On May 3rd, 2014 Floyd Money Mayweather defeated Marcos Maidana in one of the closest fights in recent history. Undoubtedly, the closest fight Money Mayweather has been in… quite possibly his entire career. While that fight was insanely close, fans throughout the world screamed controversy that Maidana was robbed, that boxing is corrupt, that something fishy is going on. News flash, just because a fight ends up in what appears to be lopsided scorecards it does not mean it was not a close fight. It can mean that one person barely edged out each particular round. The 10-point must system requires each judge to score a fight round by round, in this particular case, as 12 individual fights. You turn your cards in at the end of each round and don’t have the luxury of balancing things over the course of the entire bout. As close as each round may be one fighter is required to win each round. While that fighter might win by the slimmest of margins, one fighter must win each round under the 10 point must system.

Riots broke out after this weekend’s Mayweahter v. Maidana fight as fans cried robbery, but none of those fans stopped to think that the judges are required to award each round to a fighter and regardless how close those rounds are; one fighter must win each round.

A 10 point must system means that each round at least one fighter must get 10 points while the other fighter must get 9 or fewer. This elevates the possibility of a draw as there is an odd number of rounds in MMA.

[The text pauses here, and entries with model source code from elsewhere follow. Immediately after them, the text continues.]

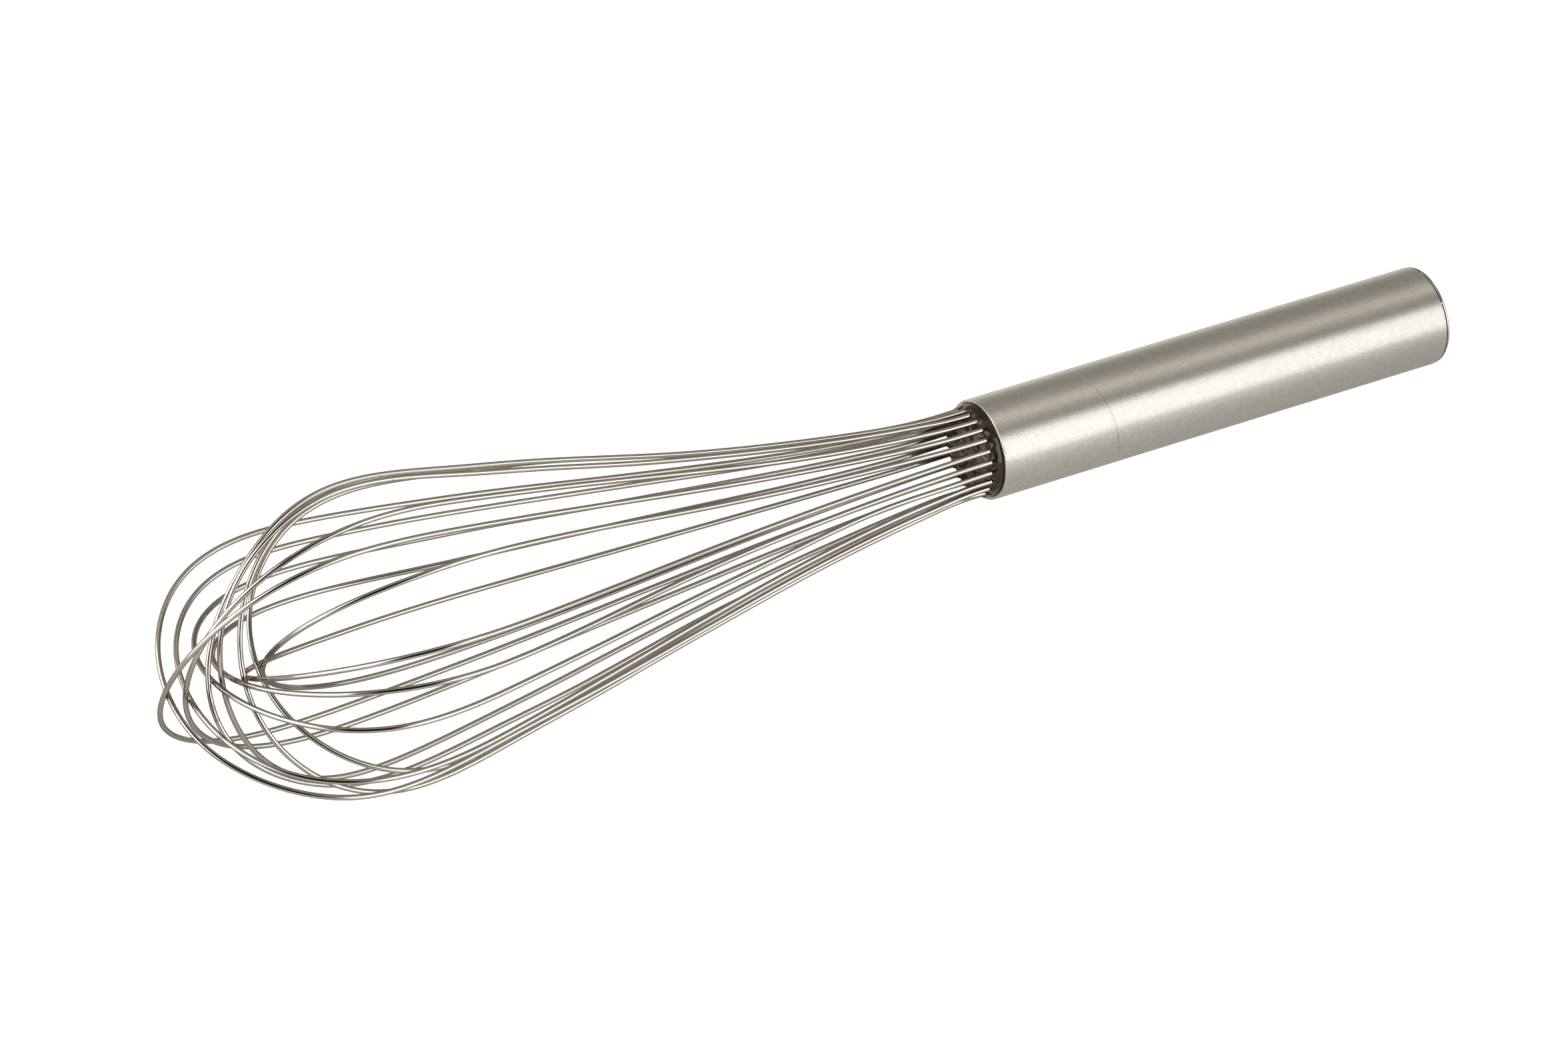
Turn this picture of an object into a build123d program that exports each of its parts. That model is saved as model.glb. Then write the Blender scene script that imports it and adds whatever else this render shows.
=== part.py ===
from build123d import *
import os
import math

# Balloon whisk, lying at rest.
# World frame: +Z up, millimetres, z = 0 is the surface it rests on.  +X runs
# from the capped end of the handle to the balloon.  The handle end and the two
# lowest wires touch z = 0, so the whole tool is tilted a little, nose up.
#
# Every piece is drawn in the whisk's own frame: origin at the centre of the
# handle's mouth, local z along the handle towards the tip of the balloon.

# ---------------------------------------------------------------- dimensions
handle_diameter = 27.0        # outside of the tube
handle_length = 139.0         # mouth to the end seam
tube_wall = 0.9
rim_round = 0.25              # broken edges of the tube's two ends

cap_seam = 0.28               # open joint line between tube and cap
cap_flange = 0.68             # thickness of the rim that shows past the seam
cap_flange_radius = 13.38
cap_skirt_depth = 9.0         # how far the cap reaches into the tube
cap_wall = 0.9
cap_edge_round = 0.4

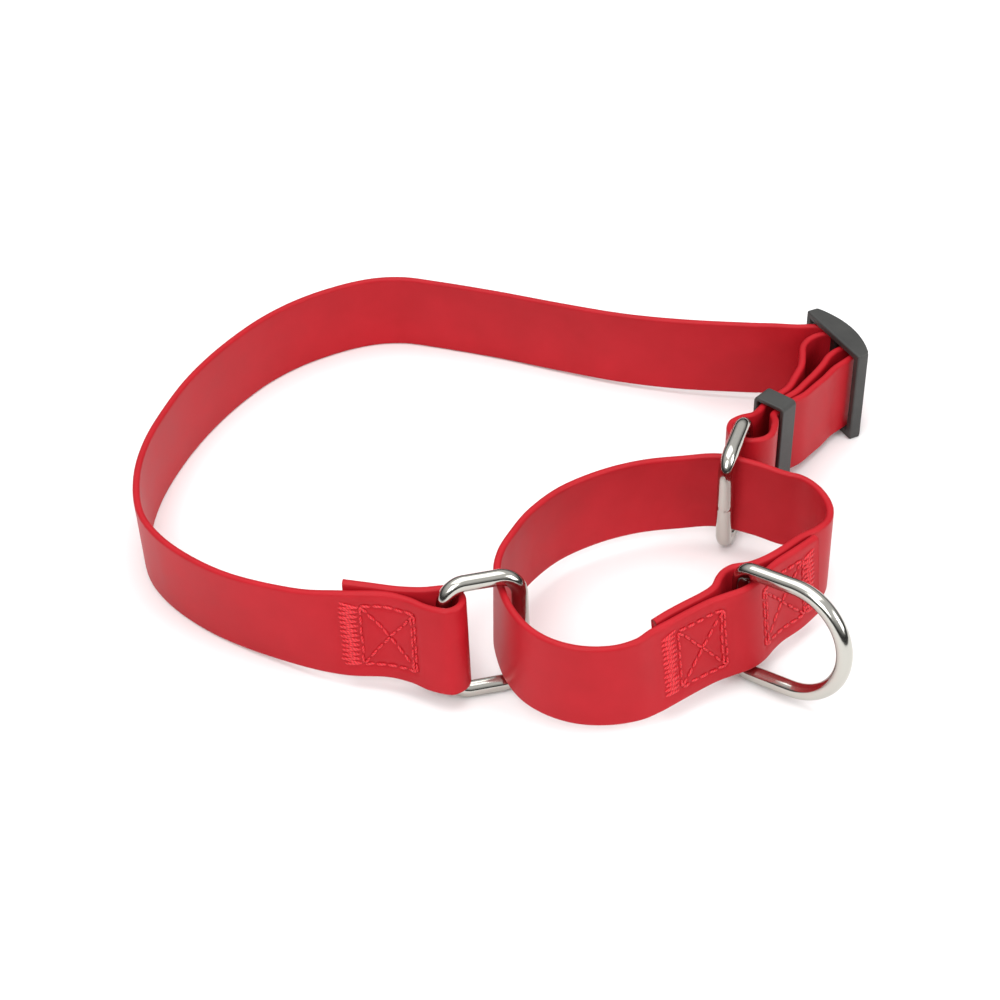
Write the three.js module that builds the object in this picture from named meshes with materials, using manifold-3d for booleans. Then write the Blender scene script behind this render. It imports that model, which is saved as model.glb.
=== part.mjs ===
// Martingale collar: a coated neck strap, a sewn control loop, three wire rings,
// a three-bar slider and a strap keeper. Millimetres, +Z up, the straps stand on edge.

import * as THREE from "three";
import { TessellateModifier } from "three/addons/modifiers/TessellateModifier.js";
import { mergeVertices } from "three/addons/utils/BufferGeometryUtils.js";
import Module from "manifold-3d";

const wasm = await Module();
wasm.setup();

// ---- Driving dimensions ----------------------------------------------------

const STRAP_WIDTH = 25;
const STRAP_THICKNESS = 2;
const STRAP_STEP = 2.5;

const WIRE_RADIUS = 2.2;
const WIRE_SIDES = 16;
const RING_STEPS = 70;
const RING_HEIGHT = 31.6;
const RING_WIDTH = 20;
const RING_CORNER = 5.5;
const D_HEIGHT = 31;
const D_LEG = 16.2;
const D_CORNER = 3.8;

const LEFT_RING = { centre: [-7.1, -69.8, 17.8], heading: 15, lean: 10.5 };
const RIGHT_RING = { centre: [62.4, -6.3, 18.4], heading: 70.5, tilt: 6 };
const D_RING = { centre: [59.5, -63.1, 17.2], heading: -38.6, lean: 5.6, tilt: 6.4 };

const SLIDER = {
  centre: [95, 50.4],
  heading: -63,
  halfLength: 13.8,
  height: 30,
  wall: 2.2,
  endDepth: 3.8,
  bowDepth: 7.2,
  barWidth: 2.4,
  inset: 0.3,
  centreBar: [1.5, 0.3, 2.5],
};

const KEEPER = {
  centre: [75.4, 18.6],
  heading: 48.6,
  across: 10.4,
  along: 6.4,
  height: 28.6,
  wall: 1.3,
  base: 0.7,
};

const THREAD = 0.4;
const BOX_STITCH = { length: 15.5, height: 17, line: 0.8 };
const BARTACK = { length: 5.2, height: 18, teeth: 9, line: 0.7 };

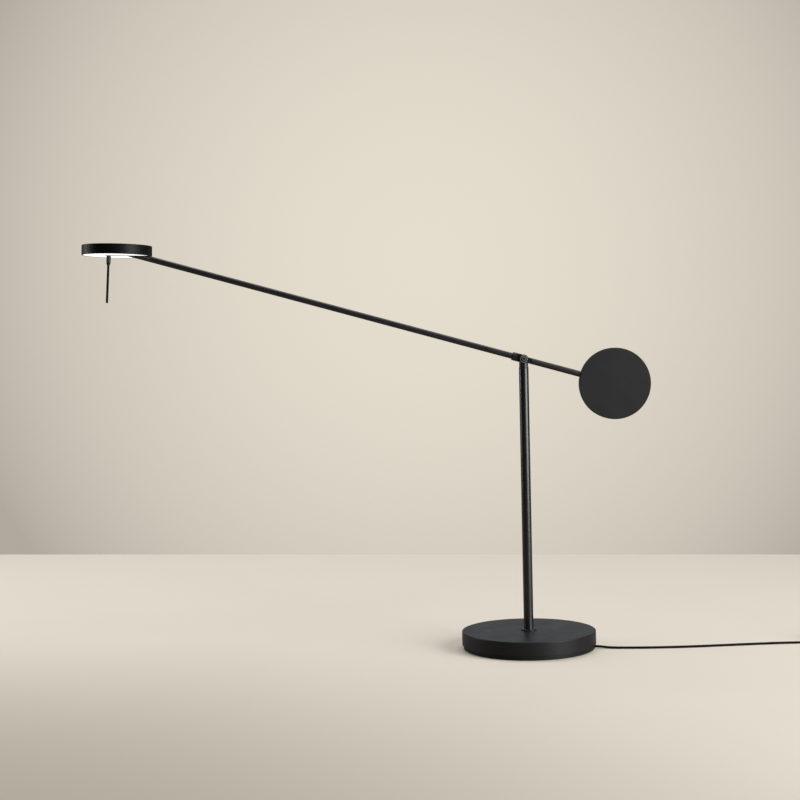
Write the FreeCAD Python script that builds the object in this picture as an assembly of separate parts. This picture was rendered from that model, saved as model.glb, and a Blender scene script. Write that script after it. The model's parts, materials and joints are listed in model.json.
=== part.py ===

In MMA the 10-point must system is often the cause of controversy. Unlike boxing, MMA only has three and five round fights. Three rounds compared to twelve yet they both use the same scoring system. Often times in MMA you see a fighter win a close round which most people would say was a dead even round and should be a draw, but under the 10 point must system one fighter has to win every round. UFC commentator Joe Rogan has this to say about the scoring system used in MMA, “Scoring is very flawed. It’s flawed in a bunch of different ways. The biggest reason it’s flawed is because of the 10-Point Must system, which was adopted from boxing. That might work in a 12-round fight. 12, three minute rounds is very different than three, five minute rounds. Three, five minute rounds, you’re going 10-9 on rounds that either guy could win and then the next round a guy could get taken down, busted up, dropped, and you score that a 10-9 as well. That makes no f—ing sense. The system in place right now, the scoring system, is from boxing and they need to develop one just for MMA” (The Fighter & The Kid Podcast). Joe Rogan makes a great point. A fighter who drops his opponent with punches and dominates the round gets the exact same score as a fighter who holds his opponent against the cage for 5 minutes.

Robbie Lawler (blue gloves) is declared the winner after his welterweight bout during UFC 167 at MGM Grand Garden Arena. Mandatory Credit: Stephen R. Sylvanie-USA TODAY Sports
Robbie Lawler (blue gloves) is declared the winner after his welterweight bout during UFC 167 at MGM Grand Garden Arena. Photo Credit: Stephen R. Sylvanie-USA TODAY Sports

UFC 167 is a great example of how the 10-point must system can potentially overshadow a fight. In the Co-Main Event, Robbie Lawler defeated Rory McDonald via split decision. Now while I agree with the decision, it came with controversy. The first round of that fight was as close to a 10-10 round as I have ever seen. If the judges had the option of calling a round a draw then the first round of this fight was the blueprint of it. However, under the 10-point system one fighter had to win the first round. As it turned out, two out of the three judges awarded Robbie Lawler the first round. Thankfully that was the correct call as Lawler did much more to win the fight after the three round fight came to an end.

A logical solution would be to allow judges to call a round a draw. I understand the argument by promoters and fans that allowing judges to do so would result increase the number of fights ending in a draw. While that isn’t the ideal situation at least we won’t see fighters loosing a fight and hindering their career due to scoring regulations. Fighters make a living by maintaining a reputable records and a loss (close or not) will impact their career and their earning abilities. They lay it all on the line and put years of hard work, sacrifice and dedication into one single fight, so it would only be fair to allow judges the ability to call a close round a draw.

Another solution is to implement a half-point scoring system. I have been a big fan of this option for quite some time. Judges score close rounds with a half point awarded to one fighter and score a dominant round with a full point. In this solution a draw is a likely outcome but at least it awards fighters based on merit.

Until a viable alternative is set in place, fans will continue to have mixed feelings and reactions in respect to judges decisions under the rules of the 10-point must scoring system.